Computer Weekly asked what Nordic corporations were looking for at the startup event.

“I think there is a change of dynamics in the business. It isn’t only big corporations with all the ideas – often it is startups with the freshest ideas,” said Marco Ryan, chief digital officer at Finnish engineering giant Wärtsilä. “Startups often bring a focus, agility and pace that we struggle to achieve inside large corporations, for perfectly valid reasons.”

This is why Wärtsilä, an 18,000-employee company, which specialises in power sources for the marine and energy industry, is turning to startups to beef up its digital innovation muscles.

At Slush, the company launched a SparkUp Challenge competition for startups, as it seeks new ideas and technologies to reshape smart shipping and energy processes.

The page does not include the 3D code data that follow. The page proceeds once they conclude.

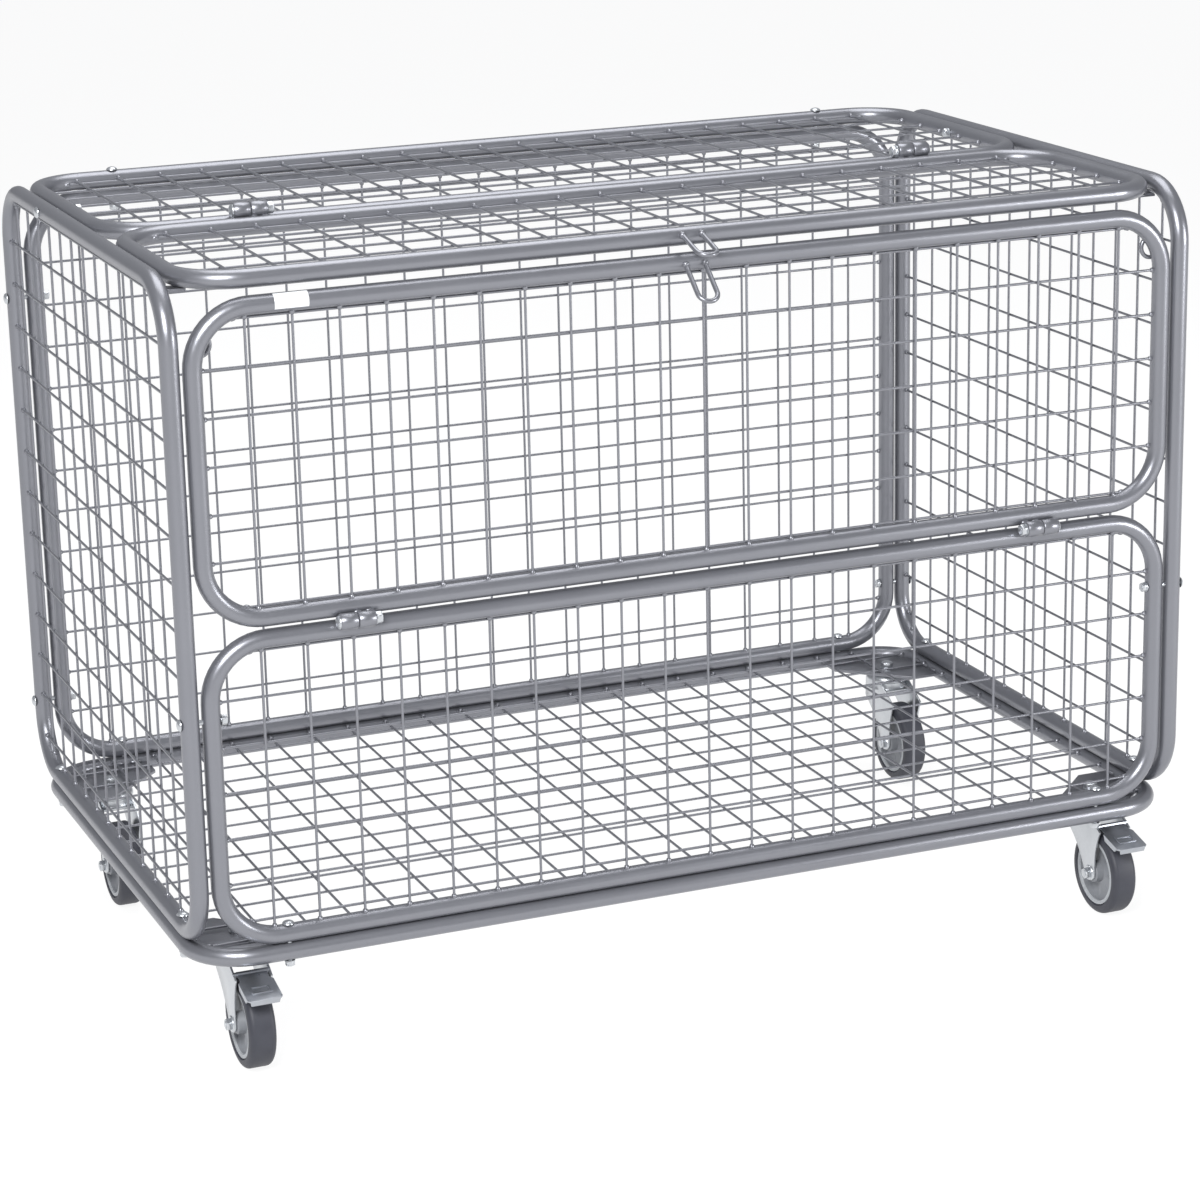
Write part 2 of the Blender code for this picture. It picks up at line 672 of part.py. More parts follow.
# Lid, hinged at its rear
lid_axis = axis_empty("lid_axis", LID_AXIS)
lid_rear = SPLIT_Y - PITCH_OVER / 2
lid_front = FRONT_Y + LID_SETBACK
lid_place = Matrix.Translation((0, (lid_front + lid_rear) / 2, ROOF_Z))
lid_on = [hasp(lid_front - TUBE_R * 0.3, ROOF_Z + TUBE_R * 0.5, LID_HASP_DROP)]
for side in (-1, 1):
    lid_on += knuckle(side, True, LID_AXIS, (lid_rear, ROOF_Z))
vent = hole((SIDE_X * 0.5, lid_front, ROOF_Z - TUBE_R - 0.002), (0, 0, 1), TUBE_R, 0.002)
lid_depth = lid_rear - lid_front
tube_frame("lid_frame", 2 * SIDE_X, lid_depth, lid_place, lid_on, [vent, *pin_holes(LID_AXIS)], lid_axis)
mesh_sheet("lid_mesh", 2 * SIDE_X, lid_depth, lid_place, lid_axis)

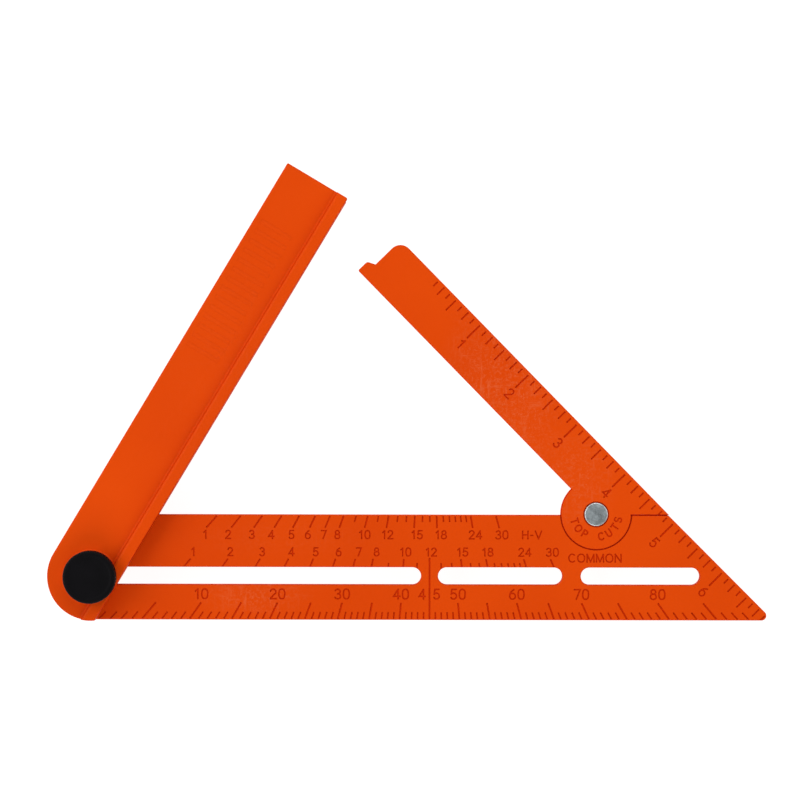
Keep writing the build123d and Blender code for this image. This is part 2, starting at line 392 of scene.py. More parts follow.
def seg_dist(p, q, r, s):
    """Smallest distance between two 2D segments, near enough for keeping cutters apart."""
    def cross(o, a, b):
        return (a[0] - o[0]) * (b[1] - o[1]) - (a[1] - o[1]) * (b[0] - o[0])
    if cross(p, q, r) * cross(p, q, s) < 0 and cross(r, s, p) * cross(r, s, q) < 0:
        return 0.0

    def pd(a, b, c):
        ab = (b[0] - a[0], b[1] - a[1])
        l2 = ab[0] ** 2 + ab[1] ** 2
        t = 0 if l2 == 0 else max(0, min(1, ((c[0] - a[0]) * ab[0] + (c[1] - a[1]) * ab[1]) / l2))
        return math.hypot(a[0] + t * ab[0] - c[0], a[1] + t * ab[1] - c[1])
    return min(pd(p, q, r), pd(p, q, s), pd(r, s, p), pd(r, s, q))


def engrave(ob, cutters):
    """Cuts the grooves in a few passes, so that no two cutters in one pass touch."""
    boxes = []
    for v, f, line, w in cutters:
        xs, ys = [p[0] for p in line], [p[1] for p in line]
        boxes.append((min(xs) - w, min(ys) - w, max(xs) + w, max(ys) + w))
    colour = []
    for i, (v, f, line, w) in enumerate(cutters):
        used = set()
        for j in range(i):
            a, b = boxes[i], boxes[j]
            if a[2] < b[0] or b[2] < a[0] or a[3] < b[1] or b[3] < a[1]:
                continue
            other = cutters[j][2]
            near = min(seg_dist(line[k], line[k + 1], other[m], other[m + 1])
                       for k in range(len(line) - 1) for m in range(len(other) - 1))
            if near < (w + cutters[j][3]) / 2 + 0.12:
                used.add(colour[j])
        c = 0
        while c in used:
            c += 1
        colour.append(c)
    for c in range(max(colour) + 1):
        verts, faces = [], []
        for i, (v, f, line, w) in enumerate(cutters):
            if colour[i] == c:
                base = len(verts)
                verts += v
                faces += [tuple(base + k for k in face) for face in f]
        cut = make("cut", verts, faces)
        fix_normals(cut)
        combine(ob, cut, "DIFFERENCE")
    return ob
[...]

It shouldn’t have trouble finding participants, as Ryan estimates there are already thousands of startups focused on process industries. “We need to recognise that not all startups are 18 to 20 year olds with a great idea, but [there are] a lot of people coming out of business with experience in B2B,” he said.

Banks open up

The Nordic finance sector, in particular, has recognised the need for digital innovation. Some of the most prominent Slush stands this year belonged to the region’s banks, such as Nordea, its largest financial group. Nordea used the startup event to launch the public beta of its Open API developer portal.

Announced in early 2017, the portal is part of Nordea’s preparation for the EU’s impending Second Payment Services Directive (PSD2). The service gives external developers and companies access to the bank’s application programming interfaces (APIs), as well as a sandbox environment for testing their services before launch.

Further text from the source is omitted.